Bekoff and I do believe that people, despite the horrible things we do to our world and to each other, are different from other animals. And we both expect better behavior from our species. Bekoff offers ways in which we can be more kind: altering zoos to eventually get rid of them, halting scientific experiments on live animals, and becoming vegans/herbivores. Again, Bekoff has some good solutions, but I can’t get behind the last, from an evolutionary (and frankly culinary) point of view. If it is in our ancient past to evolve compassion, sympathy, and cooperation, it is also in our past and present to have the necessary equipment and digestive systems to consume meat. We are like many other omnivores. We evolved sharp, point teeth, suitable for the eating of sushi, beef Wellington, and corn dogs. This doesn’t mean we should go out and eat indiscriminately. Plenty of evidence and plenty of thoughtful writers demonstrate the contrary. We can be well-behaved and respectful eaters.
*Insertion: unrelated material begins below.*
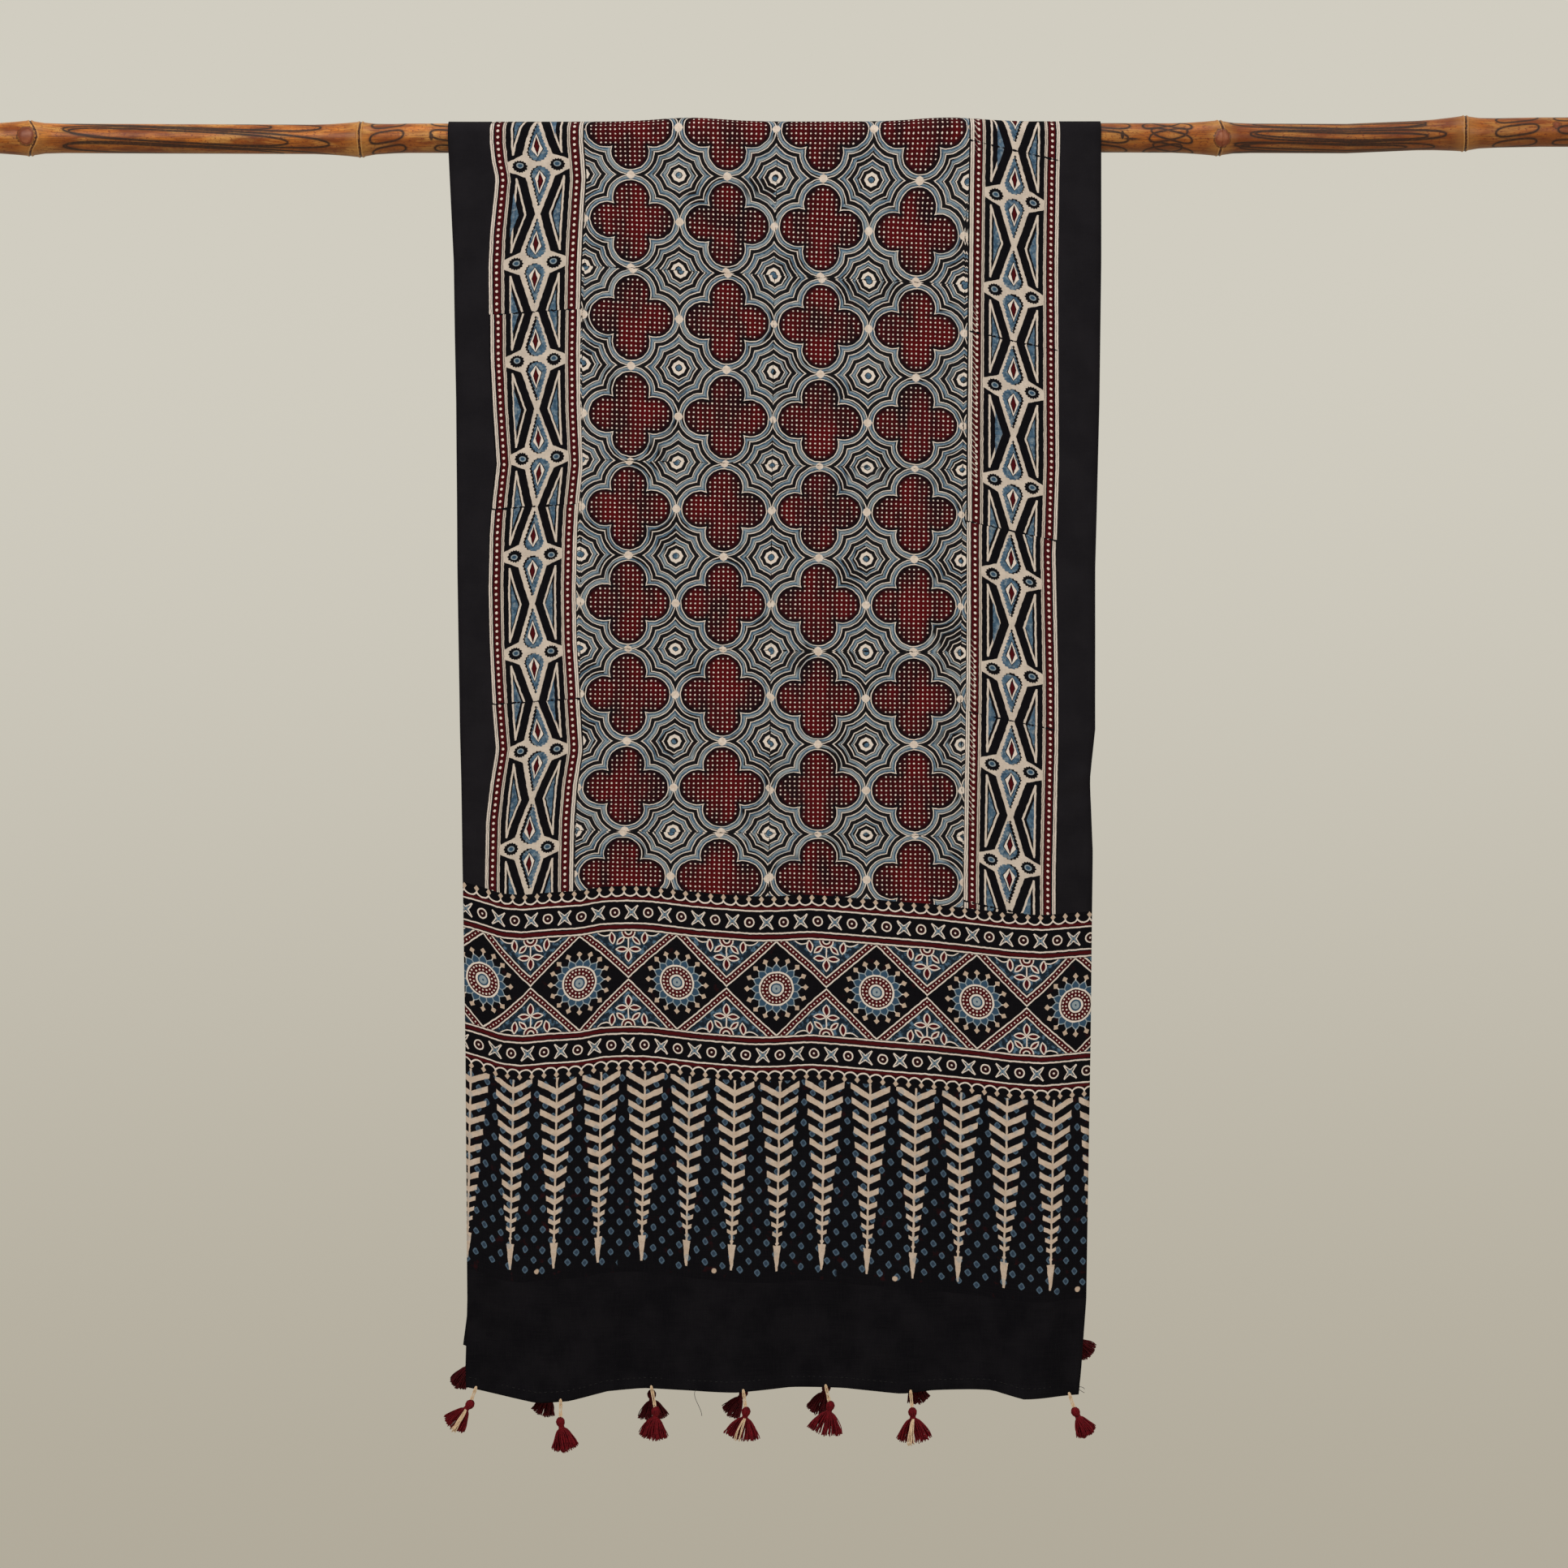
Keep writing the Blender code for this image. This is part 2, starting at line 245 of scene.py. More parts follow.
def placed(tree, kind, **settings):
    """A node of one kind in a tree, with its own settings and the values of its named inputs."""
    node = tree.nodes.new(kind)
    for name, value in settings.items():
        if hasattr(node, name):
            setattr(node, name, value)
        else:
            feed(node.inputs[name.replace("_", " ").title()], value)
    return node


def point_of(across, down):
    """A point on the cloth or the culm, from two readings, for a noise to read."""
    return placed(across.socket.id_data, "ShaderNodeCombineXYZ", x=across, y=down).outputs[0]


def parts_of(colour):
    """The three parts of a colour, as readings."""
    node = placed(colour.id_data, "ShaderNodeSeparateColor")
    feed(node.inputs[0], colour)
    return [Reading(part) for part in node.outputs]


def noise(point, size, detail=2.0, roughness=0.5):
    """Soft noise from 0 to 1 whose lumps are size millimetres across, as three readings."""
    node = placed(
        point.id_data, "ShaderNodeTexNoise", noise_dimensions="2D", vector=point, scale=1 / size,
        detail=detail, roughness=roughness,
    )
    return parts_of(node.outputs["Color"])


def chance(point):
    """Three readings from 0 to 1 that are the same all over one block and differ between blocks."""
    node = placed(point.id_data, "ShaderNodeTexWhiteNoise", noise_dimensions="2D", vector=point)
    return parts_of(node.outputs["Color"])


def seen(red, green, blue):
    """A colour as the eye sees it, turned into the linear values that a shader takes."""
    parts = [part / 255 for part in (red, green, blue)]
    return tuple(p / 12.92 if p < 0.04045 else ((p + 0.055) / 1.055) ** 2.4 for p in parts) + (1.0,)


def painted(ground, colour, mask):
    """The ground where the mask is 0 and the colour where it is 1; either may be one plain colour."""
    node = placed(mask.socket.id_data, "ShaderNodeMix", data_type="RGBA")
    feed(node.inputs[0], mask)
    for socket, value in zip([socket for socket in node.inputs if socket.type == "RGBA"], (ground, colour)):
        feed(socket, value)
    return [socket for socket in node.outputs if socket.type == "RGBA"][0]


class Laid:
    """A colour that is built up by laying others over it, each where its own mask is 1."""

    def __init__(self, colour):
        self.colour = colour

    def lay(self, colour, mask):
        self.colour = painted(self.colour, colour, mask)
        return self


Stripe = namedtuple("Stripe", "start colour")


def striped(reading, span, stripes, soft=0.25):
    """Colours in bands of one reading, from 0 to span; each stripe runs on to the next one's start."""
    ramp = placed(reading.socket.id_data, "ShaderNodeValToRGB")
    feed(ramp.inputs[0], reading / span)
    points = ramp.color_ramp.elements
    points[0].color = stripes[0].colour
    points.remove(points[1])
    for before, after in zip(stripes, stripes[1:]):
        points.new((after.start - soft / 2) / span).color = before.colour
        points.new((after.start + soft / 2) / span).color = after.colour
    return ramp.outputs[0]


def new_material(name, values):
    """A new material and its Principled shader, whose named inputs get these values."""
    material = bpy.data.materials.new(name)
    material.use_nodes = True
    shader = material.node_tree.nodes["Principled BSDF"]
    for socket, value in values.items():
        feed(shader.inputs[socket], value)
    return material, shader


def map_readings(tree):
    """The two readings of the piece's own map: along or across, and round or down."""
    place = placed(tree, "ShaderNodeUVMap", uv_map="print")
    parts = placed(tree, "ShaderNodeSeparateXYZ", vector=place.outputs[0])
    return Reading(parts.outputs[0]), Reading(parts.outputs[1])


def relief(height, distance, strength):
    """The normals of a surface raised by a height, where 1 stands for the distance in millimetres."""
    bump = placed(height.socket.id_data, "ShaderNodeBump", strength=strength, distance=distance * MM)
    feed(bump.inputs["Height"], height)
    return bump.outputs[0]


Loops = namedtuple("Loops", "along half_length pitch half_height drift")
SCORCHED_LOOPS = rows_of(Loops,
    (-492, 112, 14.4, 6.1, 0.055), (-512, 92, 13.6, 5.0, 0.05), (-333, 14, 13.2, 4.6, -0.16),
    (-278, 17, 13.0, 4.4, 0.1), (266, 22, 12.6, 4.8, 0.12), (321, 16, 13.0, 4.4, -0.2),
    (327, 17, 12.2, 4.0, 0.26), (467, 82, 11.2, 4.6, 0.02), (462, 72, 10.2, 2.9, 0.035),
    (617, 18, 12.4, 4.4, -0.12), (664, 14, 12.0, 3.4, 0.0),
)
Blot = namedtuple("Blot", "along around half_length half_height")
SCORCHED_BLOTS = rows_of(Blot,
    (-297, -0.7, 1.6, 2.9), (285, 0.4, 1.4, 3.6), (293, -3.0, 6.0, 0.9), (391, -9.0, 2.4, 1.2),
    (489, -5.0, 25, 1.3),
)


def scorched_line(along, around, loops, width=1.7):
    """How far a point is outside a family of scorched loops. Each is a long oval, leant by drift, and
    the ovals repeat round the culm, each slid along by a chance of its own."""
    level = around + (along - loops.along) * loops.drift
    slide = chance(point_of((level / loops.pitch + 0.5).below(), along * 0 + loops.along))
    x = (along - loops.along + (slide[0] - 0.5) * (loops.half_length * 0.35)) / loops.half_length
    y = level.nearest(loops.pitch) / loops.half_height
    size = (x * x).length(y)
    slope = (x * x * abs(x) * (2 / loops.half_length)).length(y * (1 / loops.half_height)) + 0.0001
    return abs((size - 1) * size / slope) - width / 2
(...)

Bekoff’s book is smart and funny and instructive. He underscores some things I think I knew intuitively. Animals should be treated well and they do teach us things about our own emotions and—dare I say it?—spirituality. Edgar demonstrates a kind of love, trust, obedience, and wonder (He always reacts with an almost floor-peeing excitement when you return from the grocery store with lots of food or when you ask him if he wants to go for a ride) that I do wish I could mirror in my own spiritual life.
Bekoff, however, downplays linchpins of the same evolutionary principles he uses to advocate his conception of the world. It’s a kind of peaceable kingdom, where everyone cooperates and no one eats each other. Noble goal, that. But, it doesn’t follow the rules here, and it’s not attainable. Not in this life, anyway.